Of course, full customization is possible by defining new record types, and a bread-board capability exists in the form of a generic `subroutine' record, using C code. This is one of the few places where new C code often appears. Largely, new EPICS implementations require toolbox configuration, rather than C programming. (All of the EPICS database layer is coded in C and C++.)

Linkages between records are not restricted to one IOC, but can span multiple IOCs. Various labs have produced a few custom VME boards to enhance multi-crate synchronization to the sub-microsecond level. Record processing activity is highly efficient, achieving typical rates of 5000/sec on a 33MHz 68040-class CPU.

Devices. The fifth, bottom layer of software is the device driver layer. A large and rapidly growing list of drivers has been written for many popular VME and VXI interface boards, serial devices, and Industry Packs. Drivers are written in C, and the collaborating labs regularly collect new drivers from all the EPICS part- ners (and from a few hardware vendors) and redistribute them.


In summary, EPICS provides a software toolkit for implementing control sys- tems following the `standard model' paradigm.
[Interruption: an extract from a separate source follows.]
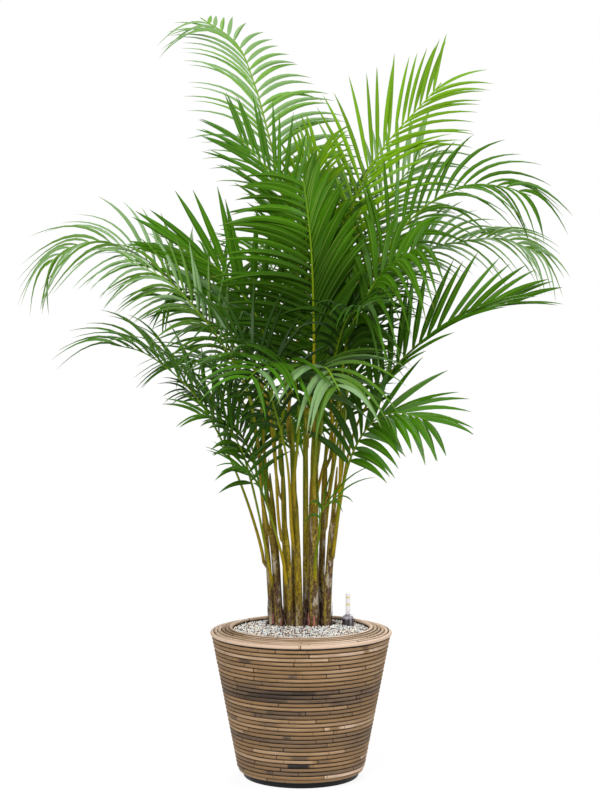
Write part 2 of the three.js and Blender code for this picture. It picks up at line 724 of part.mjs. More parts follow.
/** The clear tube, open at its foot, round its float. */
function gaugeTube() {
  const { tubeR, domeZ, topZ } = GAUGE;
  const bore = FLOAT.r + GAP;
  const foot = domeZ + GAP;
  return turned([
    [bore, foot], [tubeR, foot], [tubeR, topZ - 1.5], [tubeR - 1.5, topZ], [0, topZ],
    [0, FLOAT.high + GAP], [bore, FLOAT.high + GAP], [bore, foot],
  ], 12).translate(GAUGE.x, GAUGE.y, 0);
}

function gaugeFloat() {
  return turned([[0, FLOAT.low], [FLOAT.r, FLOAT.low], [FLOAT.r, FLOAT.high], [0, FLOAT.high]], 12)
    .translate(GAUGE.x, GAUGE.y, 0);
}

/** The root ball with its crown, and a plain hole for every cane. */
function rootBall() {
  const bottomZ = LINER.bottomZ + LINER.wall + GAP;
  const ball = turned([
    [0, bottomZ], [linerInnerR(bottomZ) - GAP, bottomZ], [linerInnerR(SOIL_Z) - GAP, SOIL_Z], [0, SOIL_Z],
  ]);
  const holes = CANES.map((cane) => solid(caneSkin(cane, GAP)));
  const whole = solid(ball).add(solid(crownDrum(0, SOIL_Z - 10, CROWN.z)));
  return geometryOf(holes.reduce((left, hole) => left.subtract(hole), whole));
}

/** Waves that stand for the loose surface of the stones. */
function stoneWave(x, y) {
  return 1.8 * Math.sin(x * 0.31 + 1.3) * Math.cos(y * 0.27 - 0.6) + 1.1 * Math.sin(x * 0.53 - y * 0.47);
}

/** The bed of stones, which spreads over the liner's lip as far as the rim. */
function gravel() {
  const floorZ = SOIL_Z + GAP;
  const lipZ = LINER.topZ + GAP;
  const innerR = linerInnerR(floorZ) - GAP;
  const outerR = RIM_INNER_R - GAP;
  const rows = [outerR, 138, 118, 98, 60];
  const bed = turned([
    [0, floorZ], [innerR, floorZ], [innerR, lipZ], [outerR, lipZ], ...rows.map((r) => [r, GRAVEL_EDGE_Z]),
    [0, GRAVEL_INNER_Z],
  ], ROUND);
  const place = bed.getAttribute('position');
  for (let i = 0; i < place.count; i++) {
    const [x, y, z] = [place.getX(i), place.getY(i), place.getZ(i)];
    const share = Math.min(1, Math.hypot(x, y) / outerR);
    if (z > lipZ + 1) place.setZ(i, mix(GRAVEL_INNER_Z, GRAVEL_EDGE_Z, share) + stoneWave(x, y) * (1 - share ** 8));
  }
  return geometryOf(solid(bed)
    .subtract(solid(crownDrum(GAP + 1, SOIL_Z - 10, CROWN.z + 20)))
    .subtract(solid(gaugeCap(GAP))));
}

// ---- Assembly -----------------------------------------------------------------------------

add('tub', tub(), BLACK_PLASTIC);
add('rattan_wall', rattanWall(), RATTAN);
add('rattan_rim', rattanRim(), RATTAN);
add('liner', liner(), BLACK_PLASTIC);
add('root_ball', rootBall(), SOIL);
add('gravel', gravel(), STONES);
add('gauge_cap', gaugeCap(), GAUGE_GREY);
add('gauge_tube', gaugeTube(), GAUGE_CLEAR);
add('gauge_float', gaugeFloat(), GAUGE_RED);
take('rattan_rim', solid(rattanRim()));
take('gravel', solid(gravel()));
take('gauge_cap', solid(gaugeCap(GAP)));
take('gauge_tube', solid(gaugeTube()));

const numbered = (word, i) => `${word}_${String(i + 1).padStart(2, '0')}`;

CANES.forEach((cane, i) => {
  add(numbered('cane', i), caneSkin(cane), CANE_SKIN);
  take(numbered('cane', i), solid(caneSkin(cane, LEAF_GAP)));
});

const lines = FRONDS.map(frondLine);
const clashes = [];
FRONDS.forEach((frond, i) => {
  const name = numbered('frond', i);
  const stalk = stalkSolid(frond, lines[i], 0);
  for (const met of allMet(stalk)) {
    const box = met.body.intersect(stalk).boundingBox();
    clashes.push(`${name} meets ${met.owner} near ${box.min.map((v, k) => Math.round((v + box.max[k]) / 2))}`);
  }
  take(name, stalkSolid(frond, lines[i], LEAF_GAP));
});
if (clashes.length) throw new Error(clashes.join('\n'));
FRONDS.forEach((frond, i) => {
  const name = numbered('frond', i);
  add(name, frondSkin(frond, lines[i], name), LEAF[frond.tone]);
});

export default root;
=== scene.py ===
"""Dresses the potted palm: its fronds and canes, and the rattan planter with its gravel and water gauge.

Lengths in the tables and functions are in millimetres. A finished mesh is brought to metres.
"""

import math
import random
from dataclasses import dataclass

import bmesh
import bpy
from bpy.props import FloatProperty, FloatVectorProperty, PointerProperty
from mathutils import Matrix, Vector, noise


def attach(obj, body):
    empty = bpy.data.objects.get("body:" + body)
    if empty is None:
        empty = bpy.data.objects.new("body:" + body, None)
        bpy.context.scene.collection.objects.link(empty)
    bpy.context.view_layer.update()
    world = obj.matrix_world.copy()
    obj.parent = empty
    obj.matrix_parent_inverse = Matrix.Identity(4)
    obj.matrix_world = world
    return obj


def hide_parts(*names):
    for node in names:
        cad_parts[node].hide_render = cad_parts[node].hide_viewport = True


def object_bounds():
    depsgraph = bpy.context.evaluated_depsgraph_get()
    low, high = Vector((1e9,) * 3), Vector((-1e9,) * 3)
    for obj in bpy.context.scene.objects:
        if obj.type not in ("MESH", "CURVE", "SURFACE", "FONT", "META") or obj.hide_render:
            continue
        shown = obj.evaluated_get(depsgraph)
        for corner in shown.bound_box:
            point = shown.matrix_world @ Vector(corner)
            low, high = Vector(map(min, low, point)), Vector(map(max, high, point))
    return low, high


bl_info = {
    "name": "Potted Palm",
    "version": (1, 0, 0),
    "blender": (4, 5, 0),
    "location": "3D View > Sidebar > Potted Palm",
    "description": "Makes the fronds, canes, planter, gravel and gauge of a potted palm",
    "category": "Add Mesh",
}

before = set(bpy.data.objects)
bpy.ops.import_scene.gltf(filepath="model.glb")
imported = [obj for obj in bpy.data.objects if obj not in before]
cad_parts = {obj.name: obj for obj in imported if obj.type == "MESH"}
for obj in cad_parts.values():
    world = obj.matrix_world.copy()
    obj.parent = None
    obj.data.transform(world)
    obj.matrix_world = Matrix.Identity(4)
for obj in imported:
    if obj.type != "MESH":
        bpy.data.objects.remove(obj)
cad_low, cad_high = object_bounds()

MM = 0.001
UP = Vector((0, 0, 1))
FRONT = Vector((0, -1, 0))

# ---- The plant's tables -----------------------------------------------------------------------


@dataclass
class Cane:
    """Where a cane stands, its radius there, and where its top is."""

    at: tuple
    radius: float
    top: tuple


CANES = [
    Cane((-66, 60), 8, (-92, 25, 640)),
    Cane((-50, 28), 10, (-72, -20, 620)),
    Cane((-34, 70), 8, (-45, 40, 760)),
    Cane((-22, 18), 9, (-36, -38, 600)),
    Cane((-2, 10), 10, (-18, -46, 720)),
    Cane((12, 70), 8, (10, 35, 900)),
    Cane((30, 22), 12, (32, -25, 860)),
    Cane((58, 36), 11, (78, -10, 640)),
    Cane((46, 82), 9, (60, 55, 780)),
    Cane((-14, 110), 9, (-20, 95, 820)),
    Cane((-48, 100), 8, (-75, 90, 700)),
    Cane((20, 120), 9, (30, 110, 760)),
    Cane((58, 62), 7, (86, 34, 720)),
]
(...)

Scientific labs, industrial part- ners, and other users augment the toolkit. EPICS control systems can achieve modularity, scalability, robustness, and high speed in hardware and software, yet remain largely vendor and hardware-independent. EPICS provides seamless integration of several data acquisition bus standards. The software development environments for intelligent local controllers and workstations can be identical. Good documentation, training, and support are available. Standard systems can be configured with text editors and other simple tools, yet full customization is available to sophisticated sites.